Judging by the incessant nervous laughter in the nine-minute YouTube clip, it seems that the whole lecture hall was unnerved by Penn’s invective, not just the right-leaning students in attendance. Perhaps—if Penn’s course had survived beyond one session—conservatives in the class would have hesitated or even completely refrained from articulating opinions. But perhaps liberals in the class would have also felt pressured to conform to Penn’s fringe views to avoid retribution. Students are far more often preoccupied with obtaining a decent grade and moving on than transforming themselves into virtuous political martyrs. And to complicate matters, Penn dismissed the notion that he is a “liberal democrat,” describing himself instead as “fairly conservative.”
A question that cuts to the heart of the American university: Would Penn have faced the identical degree of wrath from the right and received the same punishment if he were a professor of, say, political science, which inescapably encompasses politics? Is it also bullying or intimidation if a professor simply discloses his or her political party affiliation? Schostak asserts that Penn’s behavior was “inexcusable” precisely because MSU is a public institution and, thus, funded by taxpayers. Yet is it truly possible to achieve what historian Peter Novick sardonically dubbed “that noble dream,” pure, value-free objectivity in the humanities? Would it be beneficial to create such a sterile setting anyway? Is not one of the primary aims of college to endow young people with skills to manage opposition and dissimilarity? If conservatives are so sincerely concerned for their emotionally delicate successors, it would be more compassionate to advise them to avoid college altogether. The political penchant of academia is barely a mystery.
On the whole, conservatives, when tackling bias in the classroom, would be wise to be calmer and more attuned to their ideals and long-term objectives regarding the constitution of the university. Coming down hard and fast on left-leaning academics recurrently creates an entirely new set of thorny difficulties.
First, doing so paints the right in a hypocritical hue. Conservatives constantly beat academia, the “mainstream media,” and Hollywood over the head with the First Amendment. But then they cry foul the moment forums for free speech fail to work in their favor. Because Penn’s personal opinions were voiced only on the first day of class, conservatives have run the risk of making themselves out to be thought police who demand castigation and expulsion each and every time a professor veers off on a controversial tangent.
Additionally, conservatives overlook the tremendous usefulness of individuals like Penn, who baldly expose higher education in America for what it really is: a self-absorbed, bastion of left-wing insanity. Unfortunately, removing a Penn here and a Penn there will do nothing to amend the morally relativistic mission of a sprawling bureaucracy that seeks to convert teenagers and young adults to enlightened (i.e. tolerant) members of the diverse global community.

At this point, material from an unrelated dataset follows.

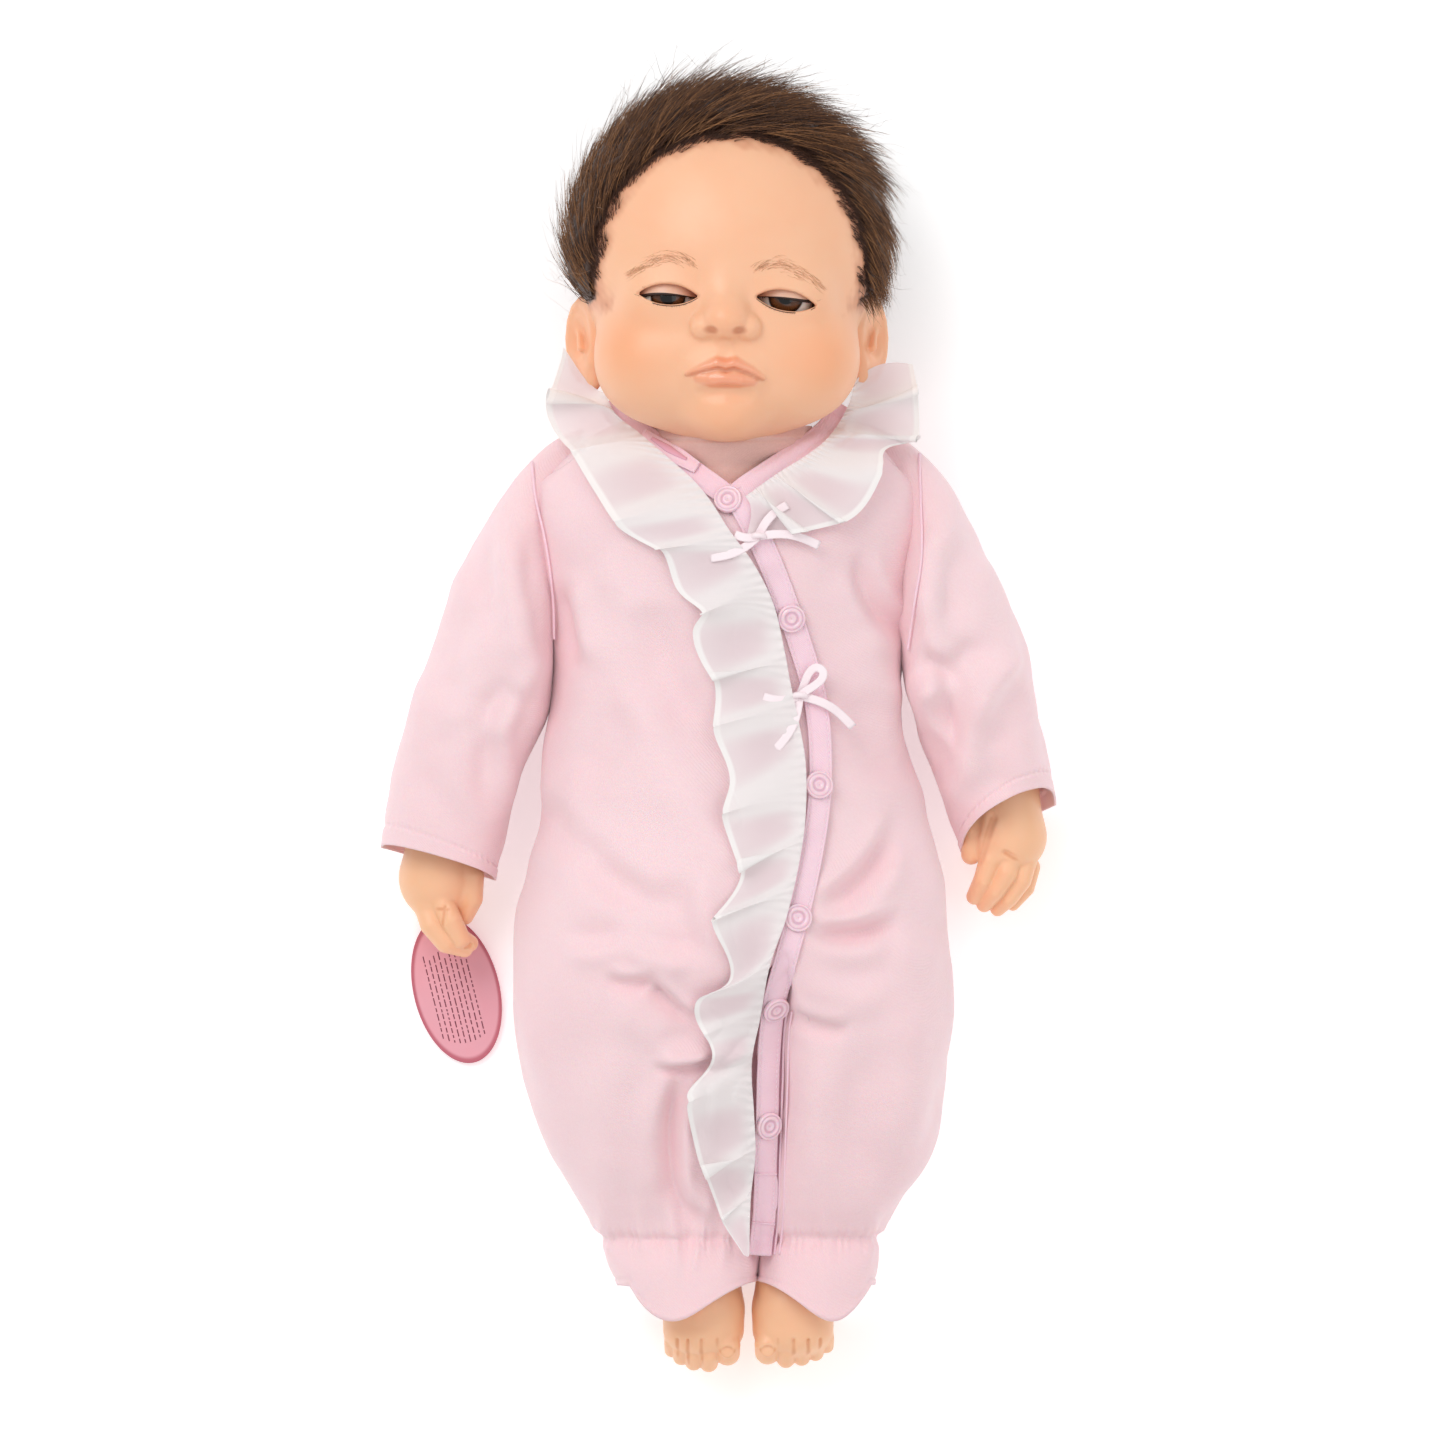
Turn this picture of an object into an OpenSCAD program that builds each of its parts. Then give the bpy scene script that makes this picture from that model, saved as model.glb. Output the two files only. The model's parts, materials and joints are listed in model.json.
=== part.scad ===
// Interactive baby doll, 508 mm tall, lying on its back.
// +Z is up out of the chest and face, +Y points to the crown of the head and
// +X to the doll's own left side. The back of the suit rests on z = 0.

/* [Torso] */
// Height of the centre line of the torso above the floor
torso_z = 43; // [42.5:0.1:43.5]
// Depth of the torso as a share of its width
torso_flat = 0.64; // [0.63:0.005:0.65]
// Thickness of a layer of the suit
suit_wall = 1.6; // [1.2:0.1:1.8]
// Thickness of the cloth of the soft body
cloth_wall = 1.2; // [0.8:0.1:1.4]
// Gap between nested soft layers
soft_gap = 0.5; // [0.4:0.05:0.6]

/* [Head] */
// Half width and half depth of the vinyl head
head_rx = 56; // [55:0.5:56.5]
// Half height of the vinyl head
head_ry = 65; // [64.5:0.5:65.5]
// Height of the head's middle along the body
head_y = 172; // [171.5:0.5:172.5]
// Wall of the vinyl head and limbs
vinyl_wall = 3; // [2.5:0.25:3.5]
// Distance of each eye from the middle of the face
eye_x = 22.5; // [22:0.25:23]
// Height of the eyes along the body
eye_y = 161.7; // [161:0.1:162.5]
// Radius of an eyeball
eye_r = 11; // [10.5:0.1:11]
// Radius of the neck groove that the cable tie turns in
neck_r = 18; // [16:0.5:20]

/* [Limbs] */
// Distance of the shoulder joints from the crown to toe line
shoulder_x = 68.5; // [68.5:0.1:69]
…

Bringing political balance to higher education is a complex, protracted endeavor that requires considerable deliberation and coordination, not blinkered, knee-jerk outbursts. Witch hunting makes the right appear as if it is more consumed with scoring political points and galvanizing its compatriots than genuinely addressing the very real predicament of a domineering liberal ethos in one of our country’s vital institutions.
Conservatives also rarely realize that the Penns of the Ivory Tower have served on occasion as unwitting recruiters for the right. In reality, firebrands who childishly and aimlessly rail about topics outside their realms of expertise do not transform students into militant brigades of Das Kapital-toting Marxists. Rather, conversion to liberalism is most frequently carried out by soft-spoken and amicable professors in political science, sociology, economics, history, and international relations who spend their lengthy careers floating quietly under the radar. They perform their art of manipulation through subtle omission as opposed to overt saturation. (When was the last time an undergraduate was directed to read Adam Smith, Edmund Burke, Friedrich Hayek, and Russell Kirk?)
Truth be told, one would be hard pressed to find better tools for planting seeds of doubt about the left than rabidly progressive, blathering, middle-aged professors of creative literature. Undeniably, college students are impressionable beings. But they are certainly not oblivious morons. In fact, I am willing to bet my copy of God & Man at Yale that, come winter break, Penn’s spectacle will have caused more MSU Spartans to question the sanctity of the left than Rush Limbaugh, Glenn Beck, and Ann Coulter combined.
Conservatives must continue to draw attention to academics like Penn. But, at the same time, they ought to grasp that a habitual and superficial reaction to an enduring and intricate problem may elicit as many drawbacks as advantages.
Jonathan Bronitsky is a Michiganian and doctoral candidate in History at the University of Cambridge.